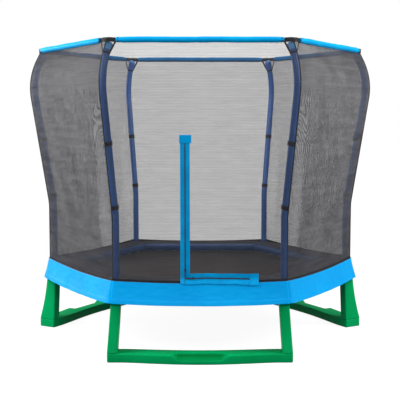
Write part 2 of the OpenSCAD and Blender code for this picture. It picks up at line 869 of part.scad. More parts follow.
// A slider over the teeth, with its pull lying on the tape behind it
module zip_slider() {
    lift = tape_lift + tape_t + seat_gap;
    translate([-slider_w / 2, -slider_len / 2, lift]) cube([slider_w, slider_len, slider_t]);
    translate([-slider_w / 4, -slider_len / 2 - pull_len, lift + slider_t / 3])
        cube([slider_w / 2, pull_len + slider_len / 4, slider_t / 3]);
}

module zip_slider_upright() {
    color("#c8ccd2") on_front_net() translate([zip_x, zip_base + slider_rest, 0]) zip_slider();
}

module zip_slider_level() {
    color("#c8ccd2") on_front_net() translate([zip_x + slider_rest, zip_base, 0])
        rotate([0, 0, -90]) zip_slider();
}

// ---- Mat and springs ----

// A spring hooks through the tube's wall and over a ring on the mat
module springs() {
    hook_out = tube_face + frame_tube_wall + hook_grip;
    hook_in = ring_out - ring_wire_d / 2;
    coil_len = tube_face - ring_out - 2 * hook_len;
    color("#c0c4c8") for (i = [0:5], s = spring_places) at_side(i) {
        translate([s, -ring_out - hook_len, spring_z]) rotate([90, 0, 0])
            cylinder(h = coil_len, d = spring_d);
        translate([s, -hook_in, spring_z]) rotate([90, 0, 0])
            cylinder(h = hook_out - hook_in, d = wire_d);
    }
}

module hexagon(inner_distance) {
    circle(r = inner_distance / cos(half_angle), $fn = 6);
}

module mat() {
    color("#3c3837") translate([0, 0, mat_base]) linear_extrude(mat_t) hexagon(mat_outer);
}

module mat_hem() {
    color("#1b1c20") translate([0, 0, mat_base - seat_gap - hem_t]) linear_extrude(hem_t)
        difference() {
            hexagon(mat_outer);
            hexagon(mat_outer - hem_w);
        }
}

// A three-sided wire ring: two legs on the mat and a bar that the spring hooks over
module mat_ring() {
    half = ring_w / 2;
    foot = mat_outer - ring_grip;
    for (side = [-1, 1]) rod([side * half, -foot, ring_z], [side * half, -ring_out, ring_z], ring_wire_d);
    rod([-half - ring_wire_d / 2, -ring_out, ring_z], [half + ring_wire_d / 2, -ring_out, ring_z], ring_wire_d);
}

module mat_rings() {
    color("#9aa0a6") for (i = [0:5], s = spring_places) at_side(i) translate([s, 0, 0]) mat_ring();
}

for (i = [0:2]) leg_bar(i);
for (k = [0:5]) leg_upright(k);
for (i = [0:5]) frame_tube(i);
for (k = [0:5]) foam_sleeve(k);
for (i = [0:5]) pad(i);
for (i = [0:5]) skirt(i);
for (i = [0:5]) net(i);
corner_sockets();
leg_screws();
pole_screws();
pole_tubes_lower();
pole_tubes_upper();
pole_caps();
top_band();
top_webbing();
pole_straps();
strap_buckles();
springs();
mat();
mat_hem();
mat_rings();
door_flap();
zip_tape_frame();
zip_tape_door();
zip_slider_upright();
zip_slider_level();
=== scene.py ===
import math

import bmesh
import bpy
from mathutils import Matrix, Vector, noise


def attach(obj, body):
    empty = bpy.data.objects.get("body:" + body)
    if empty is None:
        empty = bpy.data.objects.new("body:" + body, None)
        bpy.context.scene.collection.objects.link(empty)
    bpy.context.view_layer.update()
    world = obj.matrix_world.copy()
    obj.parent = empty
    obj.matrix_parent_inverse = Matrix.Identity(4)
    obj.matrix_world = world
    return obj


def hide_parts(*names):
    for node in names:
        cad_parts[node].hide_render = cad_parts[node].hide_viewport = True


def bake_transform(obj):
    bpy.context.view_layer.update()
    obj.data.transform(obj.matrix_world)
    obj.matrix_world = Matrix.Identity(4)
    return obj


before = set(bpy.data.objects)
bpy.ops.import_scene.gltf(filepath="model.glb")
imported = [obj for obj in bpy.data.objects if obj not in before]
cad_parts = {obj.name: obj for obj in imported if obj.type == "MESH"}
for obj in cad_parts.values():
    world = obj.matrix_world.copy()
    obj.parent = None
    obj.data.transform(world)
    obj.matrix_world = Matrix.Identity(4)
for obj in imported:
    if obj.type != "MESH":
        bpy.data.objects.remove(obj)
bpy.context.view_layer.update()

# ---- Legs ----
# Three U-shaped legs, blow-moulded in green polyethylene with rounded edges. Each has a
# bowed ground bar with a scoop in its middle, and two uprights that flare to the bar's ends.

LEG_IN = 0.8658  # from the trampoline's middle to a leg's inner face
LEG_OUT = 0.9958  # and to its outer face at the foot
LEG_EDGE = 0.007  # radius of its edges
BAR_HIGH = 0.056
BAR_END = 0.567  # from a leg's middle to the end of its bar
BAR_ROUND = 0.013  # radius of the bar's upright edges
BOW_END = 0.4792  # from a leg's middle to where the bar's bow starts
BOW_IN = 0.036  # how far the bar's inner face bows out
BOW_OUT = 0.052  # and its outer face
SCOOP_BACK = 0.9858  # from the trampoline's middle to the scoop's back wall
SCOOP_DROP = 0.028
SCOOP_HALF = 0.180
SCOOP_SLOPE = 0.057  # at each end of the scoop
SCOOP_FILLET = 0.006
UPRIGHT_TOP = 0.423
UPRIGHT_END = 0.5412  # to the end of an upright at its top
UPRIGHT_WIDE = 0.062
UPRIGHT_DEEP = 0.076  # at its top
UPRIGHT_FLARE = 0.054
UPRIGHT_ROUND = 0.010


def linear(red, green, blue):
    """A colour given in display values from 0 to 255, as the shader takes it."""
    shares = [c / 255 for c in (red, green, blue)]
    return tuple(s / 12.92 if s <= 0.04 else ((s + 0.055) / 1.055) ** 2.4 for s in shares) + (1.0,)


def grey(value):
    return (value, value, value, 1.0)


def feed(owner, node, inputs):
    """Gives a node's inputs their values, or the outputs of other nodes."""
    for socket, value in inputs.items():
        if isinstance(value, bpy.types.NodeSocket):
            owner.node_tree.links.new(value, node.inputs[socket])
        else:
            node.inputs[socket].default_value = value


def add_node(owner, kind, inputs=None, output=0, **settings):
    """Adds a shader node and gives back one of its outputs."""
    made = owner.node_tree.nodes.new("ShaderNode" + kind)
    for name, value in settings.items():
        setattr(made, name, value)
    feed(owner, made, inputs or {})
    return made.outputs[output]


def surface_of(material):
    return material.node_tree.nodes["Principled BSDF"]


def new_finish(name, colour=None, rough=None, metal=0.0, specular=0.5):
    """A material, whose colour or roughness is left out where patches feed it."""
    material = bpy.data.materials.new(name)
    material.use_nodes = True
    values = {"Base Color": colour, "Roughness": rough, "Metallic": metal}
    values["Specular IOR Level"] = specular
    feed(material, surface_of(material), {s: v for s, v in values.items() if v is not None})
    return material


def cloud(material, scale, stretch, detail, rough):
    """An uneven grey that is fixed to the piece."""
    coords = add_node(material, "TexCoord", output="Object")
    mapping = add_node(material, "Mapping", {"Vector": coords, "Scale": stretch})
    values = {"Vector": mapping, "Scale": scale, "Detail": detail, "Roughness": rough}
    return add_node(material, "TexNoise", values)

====

Exercise goal » Begin with the line containing "for (i = [0:2]) leg_bar(i);", end with the line containing "for node in", and repeat every line in that stretch exactly.

Response to this task »
for (i = [0:2]) leg_bar(i);
for (k = [0:5]) leg_upright(k);
for (i = [0:5]) frame_tube(i);
for (k = [0:5]) foam_sleeve(k);
for (i = [0:5]) pad(i);
for (i = [0:5]) skirt(i);
for (i = [0:5]) net(i);
corner_sockets();
leg_screws();
pole_screws();
pole_tubes_lower();
pole_tubes_upper();
pole_caps();
top_band();
top_webbing();
pole_straps();
strap_buckles();
springs();
mat();
mat_hem();
mat_rings();
door_flap();
zip_tape_frame();
zip_tape_door();
zip_slider_upright();
zip_slider_level();
=== scene.py ===
import math

import bmesh
import bpy
from mathutils import Matrix, Vector, noise


def attach(obj, body):
    empty = bpy.data.objects.get("body:" + body)
    if empty is None:
        empty = bpy.data.objects.new("body:" + body, None)
        bpy.context.scene.collection.objects.link(empty)
    bpy.context.view_layer.update()
    world = obj.matrix_world.copy()
    obj.parent = empty
    obj.matrix_parent_inverse = Matrix.Identity(4)
    obj.matrix_world = world
    return obj


def hide_parts(*names):
    for node in names:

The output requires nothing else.